(Records from a data collection)
----------------------------------------

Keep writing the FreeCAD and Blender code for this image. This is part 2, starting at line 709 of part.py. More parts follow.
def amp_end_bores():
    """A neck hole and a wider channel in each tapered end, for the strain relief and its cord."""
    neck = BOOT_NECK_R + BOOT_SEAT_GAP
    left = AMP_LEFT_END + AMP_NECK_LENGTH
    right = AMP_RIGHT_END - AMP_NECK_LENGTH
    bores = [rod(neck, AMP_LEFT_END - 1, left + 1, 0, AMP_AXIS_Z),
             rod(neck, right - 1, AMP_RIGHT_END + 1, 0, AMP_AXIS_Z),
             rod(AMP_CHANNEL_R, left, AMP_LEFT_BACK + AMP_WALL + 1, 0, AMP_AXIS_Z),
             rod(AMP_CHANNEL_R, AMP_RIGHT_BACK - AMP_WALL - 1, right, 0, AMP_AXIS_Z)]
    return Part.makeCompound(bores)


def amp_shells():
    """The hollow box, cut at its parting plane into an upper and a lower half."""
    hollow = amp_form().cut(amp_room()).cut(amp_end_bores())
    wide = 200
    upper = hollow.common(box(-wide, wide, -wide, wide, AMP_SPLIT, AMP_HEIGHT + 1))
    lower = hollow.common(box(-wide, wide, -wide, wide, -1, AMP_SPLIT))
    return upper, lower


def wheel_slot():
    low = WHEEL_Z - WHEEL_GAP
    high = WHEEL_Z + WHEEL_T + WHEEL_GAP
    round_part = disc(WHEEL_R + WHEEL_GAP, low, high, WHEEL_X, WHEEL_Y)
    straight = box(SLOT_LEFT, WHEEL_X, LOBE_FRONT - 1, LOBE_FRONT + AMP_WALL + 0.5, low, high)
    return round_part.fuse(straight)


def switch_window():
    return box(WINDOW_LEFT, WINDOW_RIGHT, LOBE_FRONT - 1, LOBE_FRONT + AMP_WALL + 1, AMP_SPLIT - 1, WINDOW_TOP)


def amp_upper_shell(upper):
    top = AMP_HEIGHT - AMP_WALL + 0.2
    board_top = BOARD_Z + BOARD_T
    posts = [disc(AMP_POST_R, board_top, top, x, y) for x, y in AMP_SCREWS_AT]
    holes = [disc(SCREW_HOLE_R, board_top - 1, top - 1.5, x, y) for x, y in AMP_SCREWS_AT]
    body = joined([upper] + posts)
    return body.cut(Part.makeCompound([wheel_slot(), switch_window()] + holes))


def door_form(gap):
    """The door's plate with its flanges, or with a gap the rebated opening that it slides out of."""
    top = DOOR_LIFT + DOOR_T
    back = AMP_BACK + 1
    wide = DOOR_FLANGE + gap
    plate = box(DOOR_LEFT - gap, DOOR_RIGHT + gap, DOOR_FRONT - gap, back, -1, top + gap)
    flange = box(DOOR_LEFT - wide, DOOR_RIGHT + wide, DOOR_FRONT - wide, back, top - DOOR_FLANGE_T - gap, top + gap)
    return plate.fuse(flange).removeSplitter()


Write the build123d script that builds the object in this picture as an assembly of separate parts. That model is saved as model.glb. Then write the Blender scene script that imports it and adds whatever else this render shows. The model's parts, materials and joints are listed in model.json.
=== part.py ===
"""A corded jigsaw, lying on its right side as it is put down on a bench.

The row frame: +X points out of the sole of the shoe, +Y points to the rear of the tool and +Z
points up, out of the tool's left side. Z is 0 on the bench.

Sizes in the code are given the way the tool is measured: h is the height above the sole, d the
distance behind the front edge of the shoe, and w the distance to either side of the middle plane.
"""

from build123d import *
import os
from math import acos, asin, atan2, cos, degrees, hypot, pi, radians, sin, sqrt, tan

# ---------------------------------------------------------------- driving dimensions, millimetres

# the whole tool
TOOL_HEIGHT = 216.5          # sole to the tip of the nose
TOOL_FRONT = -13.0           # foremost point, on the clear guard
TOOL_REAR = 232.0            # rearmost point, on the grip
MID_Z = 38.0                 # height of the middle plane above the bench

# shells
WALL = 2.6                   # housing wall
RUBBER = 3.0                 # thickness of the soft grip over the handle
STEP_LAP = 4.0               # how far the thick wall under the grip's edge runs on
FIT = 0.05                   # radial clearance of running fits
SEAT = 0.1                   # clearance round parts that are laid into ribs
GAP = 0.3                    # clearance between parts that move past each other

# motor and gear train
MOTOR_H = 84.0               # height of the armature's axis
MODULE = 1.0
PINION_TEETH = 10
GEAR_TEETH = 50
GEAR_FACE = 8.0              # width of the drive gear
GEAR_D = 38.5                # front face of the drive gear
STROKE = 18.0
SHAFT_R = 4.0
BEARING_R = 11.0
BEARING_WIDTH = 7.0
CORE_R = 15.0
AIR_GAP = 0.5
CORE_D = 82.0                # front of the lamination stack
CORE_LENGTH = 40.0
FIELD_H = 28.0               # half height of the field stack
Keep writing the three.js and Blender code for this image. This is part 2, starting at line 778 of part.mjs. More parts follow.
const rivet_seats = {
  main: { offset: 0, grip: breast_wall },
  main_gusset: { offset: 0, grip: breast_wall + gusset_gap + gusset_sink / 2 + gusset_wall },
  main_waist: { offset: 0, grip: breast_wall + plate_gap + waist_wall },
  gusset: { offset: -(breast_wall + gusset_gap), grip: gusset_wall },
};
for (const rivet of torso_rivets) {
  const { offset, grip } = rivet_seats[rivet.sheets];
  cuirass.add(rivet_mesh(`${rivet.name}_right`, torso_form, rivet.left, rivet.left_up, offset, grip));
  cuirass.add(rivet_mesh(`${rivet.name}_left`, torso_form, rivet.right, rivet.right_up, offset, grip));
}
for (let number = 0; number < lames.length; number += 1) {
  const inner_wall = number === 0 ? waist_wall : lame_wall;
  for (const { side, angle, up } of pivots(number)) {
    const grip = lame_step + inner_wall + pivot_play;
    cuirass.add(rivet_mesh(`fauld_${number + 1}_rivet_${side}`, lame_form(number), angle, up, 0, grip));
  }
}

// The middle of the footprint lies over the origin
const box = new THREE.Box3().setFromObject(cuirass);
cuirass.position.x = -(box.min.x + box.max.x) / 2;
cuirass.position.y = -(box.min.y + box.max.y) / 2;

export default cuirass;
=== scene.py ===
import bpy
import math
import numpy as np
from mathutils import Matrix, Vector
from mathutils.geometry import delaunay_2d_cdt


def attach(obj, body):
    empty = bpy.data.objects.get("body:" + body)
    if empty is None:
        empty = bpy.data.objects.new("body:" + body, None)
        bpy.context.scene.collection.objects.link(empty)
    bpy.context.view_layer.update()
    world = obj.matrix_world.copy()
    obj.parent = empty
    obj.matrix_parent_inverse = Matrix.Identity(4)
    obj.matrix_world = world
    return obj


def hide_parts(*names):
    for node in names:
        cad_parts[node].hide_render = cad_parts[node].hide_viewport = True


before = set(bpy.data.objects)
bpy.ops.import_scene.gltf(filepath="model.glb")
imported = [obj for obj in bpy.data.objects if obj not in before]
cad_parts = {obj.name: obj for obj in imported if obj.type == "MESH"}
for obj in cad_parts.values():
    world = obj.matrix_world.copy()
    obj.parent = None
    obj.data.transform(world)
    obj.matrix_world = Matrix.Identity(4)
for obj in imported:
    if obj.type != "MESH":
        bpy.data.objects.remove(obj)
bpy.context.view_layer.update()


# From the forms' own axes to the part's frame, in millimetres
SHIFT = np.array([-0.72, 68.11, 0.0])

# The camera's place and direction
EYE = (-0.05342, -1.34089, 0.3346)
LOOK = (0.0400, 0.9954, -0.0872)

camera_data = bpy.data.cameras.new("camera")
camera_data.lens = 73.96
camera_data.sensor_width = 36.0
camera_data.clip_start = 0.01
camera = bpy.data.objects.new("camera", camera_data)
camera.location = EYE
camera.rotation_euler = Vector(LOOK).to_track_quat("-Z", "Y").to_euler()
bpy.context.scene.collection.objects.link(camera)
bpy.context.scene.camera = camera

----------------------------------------

**Work required**
Output the lines of the records above exactly as they appear, from the line containing "over the origin" through the line containing "SHIFT = np.array([-0.72, 68.11, 0.0])".

**Expected output**
// The middle of the footprint lies over the origin
const box = new THREE.Box3().setFromObject(cuirass);
cuirass.position.x = -(box.min.x + box.max.x) / 2;
cuirass.position.y = -(box.min.y + box.max.y) / 2;

export default cuirass;
=== scene.py ===
import bpy
import math
import numpy as np
from mathutils import Matrix, Vector
from mathutils.geometry import delaunay_2d_cdt


def attach(obj, body):
    empty = bpy.data.objects.get("body:" + body)
    if empty is None:
        empty = bpy.data.objects.new("body:" + body, None)
        bpy.context.scene.collection.objects.link(empty)
    bpy.context.view_layer.update()
    world = obj.matrix_world.copy()
    obj.parent = empty
    obj.matrix_parent_inverse = Matrix.Identity(4)
    obj.matrix_world = world
    return obj


def hide_parts(*names):
    for node in names:
        cad_parts[node].hide_render = cad_parts[node].hide_viewport = True


before = set(bpy.data.objects)
bpy.ops.import_scene.gltf(filepath="model.glb")
imported = [obj for obj in bpy.data.objects if obj not in before]
cad_parts = {obj.name: obj for obj in imported if obj.type == "MESH"}
for obj in cad_parts.values():
    world = obj.matrix_world.copy()
    obj.parent = None
    obj.data.transform(world)
    obj.matrix_world = Matrix.Identity(4)
for obj in imported:
    if obj.type != "MESH":
        bpy.data.objects.remove(obj)
bpy.context.view_layer.update()


# From the forms' own axes to the part's frame, in millimetres
SHIFT = np.array([-0.72, 68.11, 0.0])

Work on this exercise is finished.